Carlos Caballero, en su última columna, arguye que tenemos por lo menos seis crisis distintas: sanitaria, política, económica, internacional, educativa y de seguridad interna. Sin embargo, y a pesar de que cada una de esas crisis tiene sus particularidades, me atrevería a proponer que todas ellas tienen origen en un déficit, y no me refiero al déficit fiscal. El sistema político sufre de un agudo ‘déficit de representatividad’.
Las sociedades tienen procesos de cambio en los que, de manera a veces imperceptible, se van ampliando y diversificando los sectores, los intereses, los colectivos, las aspiraciones... Mejor dicho, es inevitable que con el tiempo aumente la complejidad estructural de la composición de la sociedad hasta un punto en que poco tenga que ver con aquella que construyó el edificio político e institucional en el cual les toca –a los nuevos actores– desenvolverse.

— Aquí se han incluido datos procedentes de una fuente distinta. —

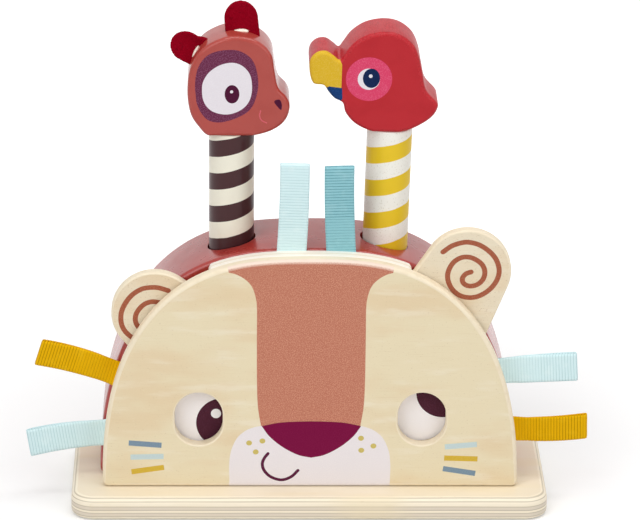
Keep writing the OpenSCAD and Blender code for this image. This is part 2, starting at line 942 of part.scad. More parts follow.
module felt_ear(ear) {
    color("#8c0017")
        in_bore(true)
            felt_layer(felt_t)
                difference() {
                    felt_shape(ear, felt_tuck, 0);
                    felt_arch(ear);
                }
}

module panda_upper_ear() {
    felt_ear(upper_ear);
}

module panda_side_ear() {
    felt_ear(side_ear);
}

// ---- Ribbons ----

// Half the distance between a loop's layers, from its root at 0 to its tip at 1
function loop_half(s) =
    let (t = max(0, (s - 0.1) / 0.9))
    ribbon_t / 2 + (loop_open - ribbon_t) / 2 * (3 * t * t - 2 * t * t * t);

// Outline of a loop seen from its edge, moved outward by half a layer or inward
function loop_outline(length, out, steps) =
    let (
        straight = length - loop_open / 2,
        upper = [for (i = [0:steps]) [straight * i / steps, loop_half(i / steps) + out]],
        tip = [
            for (k = [1:7])
                let (a = 90 - 180 * k / 8)
                [straight + (loop_open / 2 + out) * cos(a), (loop_open / 2 + out) * sin(a)]
        ],
        lower = [for (i = [steps:-1:0]) [straight * i / steps, -loop_half(i / steps) - out]]
    )
    concat(upper, tip, lower);

// Where the two layers part
loop_start = 4 * ribbon_t;

module ribbon(i, tint) {
    row = ribbon_rows[i];
    hair = 0.02;
    color(tint)
        translate([row[1], block_front_y - ribbon_t - hair, base_t + row[2]])
            rotate([0, -row[3], 0])
                translate([0, 0, -ribbon_w / 2])
                    linear_extrude(height = ribbon_w)
                        difference() {
                            polygon(concat(
                                loop_outline(row[4], ribbon_t / 2, 14),
                                [[-row[5], -ribbon_t], [-row[5], ribbon_t]]
                            ));
                            translate([loop_start, 0])
                                polygon(loop_outline(row[4] - loop_start, 0.02 - ribbon_t / 2, 14));
                        }
}

module ribbon_left_upper() {
    ribbon(0, "#ddaa05");
}

module ribbon_left_lower() {
    ribbon(1, "#cfe8ea");
}

module ribbon_right_upper() {
    ribbon(2, "#cfe8ea");
}

module ribbon_right_lower() {
    ribbon(3, "#ddaa05");
}

module ribbon_top_left() {
    ribbon(4, "#cfe8ea");
}

module ribbon_top_right() {
    ribbon(5, "#8fc0c8");
}

base_plate();
base_screws();
body_block();
face_plate();
top_spacer();
bottom_spacer();
left_side_spacer();
right_side_spacer();
spacer_dowels();
left_ear_lever();
right_ear_lever();
left_pivot_pin();
right_pivot_pin();
left_pivot_washers();
right_pivot_washers();
left_spring();
right_spring();
left_peg();
right_peg();
left_peg_collar();
right_peg_collar();
left_collar_screw();
right_collar_screw();
left_neck_dowel();
right_neck_dowel();
red_panda_head();
parrot_head();
panda_upper_ear();
panda_side_ear();
ribbon_left_upper();
ribbon_left_lower();
ribbon_right_upper();
ribbon_right_lower();
ribbon_top_left();
ribbon_top_right();
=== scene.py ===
"""Looks of a wooden pop-up animal toy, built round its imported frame.

The frame is the CAD model: +X to the right, +Y to the back, +Z up, origin under the middle of the base.
Lengths in this file are millimetres, and one function turns a finished mesh to metres.
Heights written as "above the base" are measured from the top of the base plate.
"""
import logging
import math
from collections.abc import Iterable, Sequence
from dataclasses import dataclass, field, replace
from enum import Enum

import bmesh
import bpy
import numpy as np
from mathutils import Matrix, Vector
from mathutils.geometry import delaunay_2d_cdt


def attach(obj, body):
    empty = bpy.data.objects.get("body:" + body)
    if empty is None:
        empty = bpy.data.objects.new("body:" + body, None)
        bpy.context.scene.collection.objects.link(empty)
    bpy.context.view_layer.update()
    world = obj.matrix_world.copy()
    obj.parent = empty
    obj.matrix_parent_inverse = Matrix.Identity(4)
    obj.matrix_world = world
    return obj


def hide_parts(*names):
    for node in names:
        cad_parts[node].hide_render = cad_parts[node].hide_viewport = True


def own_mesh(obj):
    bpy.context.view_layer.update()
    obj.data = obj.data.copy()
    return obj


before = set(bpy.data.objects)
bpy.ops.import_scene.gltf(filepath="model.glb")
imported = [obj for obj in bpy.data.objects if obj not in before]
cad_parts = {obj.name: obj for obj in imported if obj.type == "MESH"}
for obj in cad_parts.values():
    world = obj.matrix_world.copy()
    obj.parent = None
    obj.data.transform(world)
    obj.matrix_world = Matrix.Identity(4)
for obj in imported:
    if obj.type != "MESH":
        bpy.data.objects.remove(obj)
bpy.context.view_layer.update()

LOG = logging.getLogger("toy")
MM = 0.001

# Layers along Y, front to back, and heights above the base, as the source has them
BASE_TOP = 12.0
FACE_FRONT = -31.5
FACE_BACK = -24.5
BLOCK_FRONT = -15.5
BLOCK_BACK = 31.5
BLOCK_MID = 8.0
LEVER_FRONT = -23.0
LEVER_DEPTH = 6.0
ARCH_HALF_W = 106.8
ARCH_H = 124.3
SIDE_POWER = 2.8
CROWN_POWER = 2.25
RIBBON_INSET = 0.8

# Points closer than this are one point
SAME_SPOT = 1e-6

Points = np.ndarray
Pair = tuple[float, float]
Colour = tuple[float, float, float, float]
Cell = float | tuple[float, float, float]


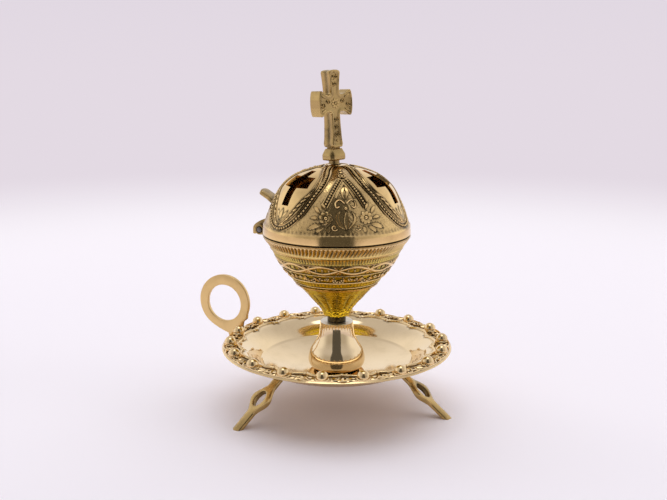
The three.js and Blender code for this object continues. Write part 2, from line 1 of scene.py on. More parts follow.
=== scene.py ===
# Brass home censer: the chased, cast and polished pieces that dress the CAD
# frame, with their materials, and a pale stage to see them on.
#
# Everything is in metres in the frame's own axes. Angles are counted from +X,
# counter-clockwise from above. Ornament is modelled flat, x across, y down the
# surface and z off it, and is then laid on the turned surface that carries it.

import math

import bmesh
import bpy
import numpy as np
from bpy.props import FloatProperty, FloatVectorProperty, IntProperty, PointerProperty
from bpy.types import Operator, Panel, PropertyGroup
from mathutils import Euler, Matrix, Vector
from mathutils.kdtree import KDTree


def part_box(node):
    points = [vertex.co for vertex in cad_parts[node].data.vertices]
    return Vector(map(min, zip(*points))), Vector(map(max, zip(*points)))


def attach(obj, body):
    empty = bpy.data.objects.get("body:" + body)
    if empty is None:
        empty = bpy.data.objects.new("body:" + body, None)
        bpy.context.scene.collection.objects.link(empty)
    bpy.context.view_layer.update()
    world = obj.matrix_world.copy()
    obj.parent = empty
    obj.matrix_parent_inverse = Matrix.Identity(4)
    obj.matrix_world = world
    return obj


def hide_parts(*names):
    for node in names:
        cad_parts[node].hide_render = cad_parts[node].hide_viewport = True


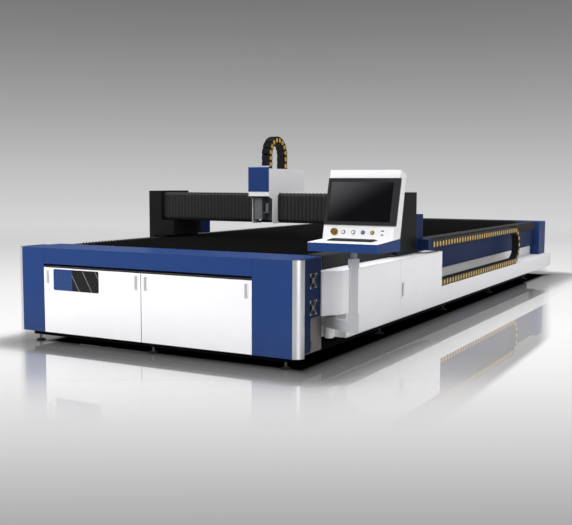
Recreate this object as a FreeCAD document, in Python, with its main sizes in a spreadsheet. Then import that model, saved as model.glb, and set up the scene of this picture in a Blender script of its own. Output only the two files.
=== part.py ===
"""Fiber laser cutting machine with an open gantry, built in millimetres.

+X is the operator's side, +Y runs from the scrap drawers to the rear end and +Z is up.
The origin is on the floor, under the middle levelling foot of the front row.
"""
import FreeCAD, Part
import math
import os
import Sketcher

doc = FreeCAD.newDocument("laser_cutter")
sheet = doc.addObject("Spreadsheet::Sheet", "sizes")


# ---------------------------------------------------------------- sizes

class Size:
    """A length kept both as a number and as the spreadsheet expression that gives it."""

    def __init__(self, text, number):
        self.text = text
        self.number = float(number)

    def __add__(self, other):
        return Size(f"({self.text} + {text_of(other)})", self.number + number_of(other))

    def __radd__(self, other):
        return Size(f"({text_of(other)} + {self.text})", number_of(other) + self.number)

    def __sub__(self, other):
        return Size(f"({self.text} - {text_of(other)})", self.number - number_of(other))

    def __rsub__(self, other):
        return Size(f"({text_of(other)} - {self.text})", number_of(other) - self.number)

    def __mul__(self, other):
        return Size(f"({self.text} * {text_of(other)})", self.number * number_of(other))

    __rmul__ = __mul__

    def __truediv__(self, other):
        return Size(f"({self.text} / {text_of(other)})", self.number / number_of(other))

    def __neg__(self):
        return Size(f"(0 - {self.text})", -self.number)


def text_of(value):
    return value.text if isinstance(value, Size) else repr(value)


def number_of(value):
    return value.number if isinstance(value, Size) else value


def sine(angle):
    return Size(f"sin({angle.text})", math.sin(math.radians(angle.number)))


def cosine(angle):
    return Size(f"cos({angle.text})", math.cos(math.radians(angle.number)))


def size(alias, number, note):
    """Write one driving size into the next row of the sheet and return it."""
    row = size.row
    size.row = row + 1
    sheet.set(f"A{row}", note)
    sheet.set(f"B{row}", str(number))
    sheet.setAlias(f"B{row}", alias)
    return Size(f"sizes.{alias}", number)


size.row = 1

touch_gap = size("touch_gap", 0.3, "gap left between pieces that move past each other")
fit_gap = size("fit_gap", 0.06, "radial running clearance of a pin or stem")
sheet_wall = size("sheet_wall", 4, "sheet thickness of the large covers")
thin_wall = size("thin_wall", 3, "sheet thickness of the small covers")
foot_height = size("foot_height", 60, "floor to the underside of the base frame")
skid_height = size("skid_height", 40, "height of the base frame's tubes")
front_plane = size("front_plane", -100, "front face of the drawers and fascia")
housing_lap = size("housing_lap", 1, "front housing beyond the side beams on each side")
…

Esa realidad genera un ascendente conflicto entre el ‘Ancien Régime’ y la sociedad emergente. Si el sistema político tiene la capacidad de tramitar las necesidades y las angustias de los nuevos sectores de manera eficaz, la transición se produce gradualmente, sin necesidad de rupturas abruptas. En el caso contrario, la presión sobre las estructuras existentes se incrementa hasta el punto en que los sectores ascendentes –cada vez más relevantes y mayoritarios– consideran ilegítimo el ‘statu quo’ y no se sienten reflejados en los procesos de toma de decisiones. Esta tensión en ascenso se manifiesta explosivamente cuando ocurre un deterioro tan grave, en las condiciones de vida de la gente, como el que se está padeciendo actualmente.
Las ‘estructuras de representación’ del sistema político ya no son capaces de responder a sus intereses, ni les ofrecen vehículos adecuados para canalizar con efectividad sus reclamos y aspiraciones. Eso es precisamente lo que está sucediendo hoy en Colombia. El Observatorio de la Democracia, de Uniandes, encontró que el nivel de satisfacción con el funcionamiento de la democracia, en el 2020, alcanzó el nivel más bajo en décadas (18 %). La confianza ciudadana en todas las instituciones, incluso las más reputadas en el pasado, está por el piso.
La ‘democracia participativa’ –inspiración de la Constitución de 1991– les dio a los ciudadanos poderosas herramientas jurídicas para hacer valer efectivamente sus derechos. El énfasis en la protección de los derechos individuales y de las minorías ha sido un factor fundamental para que por la vía jurisprudencial la gente se sienta reivindicada. No obstante esos logros, la Constituyente no tuvo igual audacia para transformar la democracia representativa.
Las estructuras de poder mediante las cuales se definen y se eligen quienes representan a la sociedad en escenarios como el Congreso, las corporaciones legislativas, las cortes y los organismos de control quedaron sustantivamente inalteradas en 1991, amarradas a una forma de hacer política que es totalmente divorciada de la ‘nueva sociedad’. Eso lleva a que hoy, una inmensa mayoría de los colombianos no se sienta representada ni en los políticos, ni en los partidos ni en ninguna parte.
En ese contexto, la ‘nueva sociedad’ para hacer valer su voz se siente obligada a recurrir a otras formas de manifestación democrática, que afortunadamente quedaron protegidas en la Constitución de 1991, como el derecho a la protesta. El problema surge cuando al perpetuarse el ‘déficit de representación’ los ciudadanos terminan convencidos de que la protesta popular y las vías de hecho son la única opción que les queda para hacerse sentir. Ya hemos pasado por ahí en el pasado. Con gravísimas consecuencias.
Dictum. Las palabras de los funcionarios, encabezados por el presidente Duque, contra el candidato Gustavo Petro son una peligrosa e ilegal intervención en política. Así empezó “La Violencia”.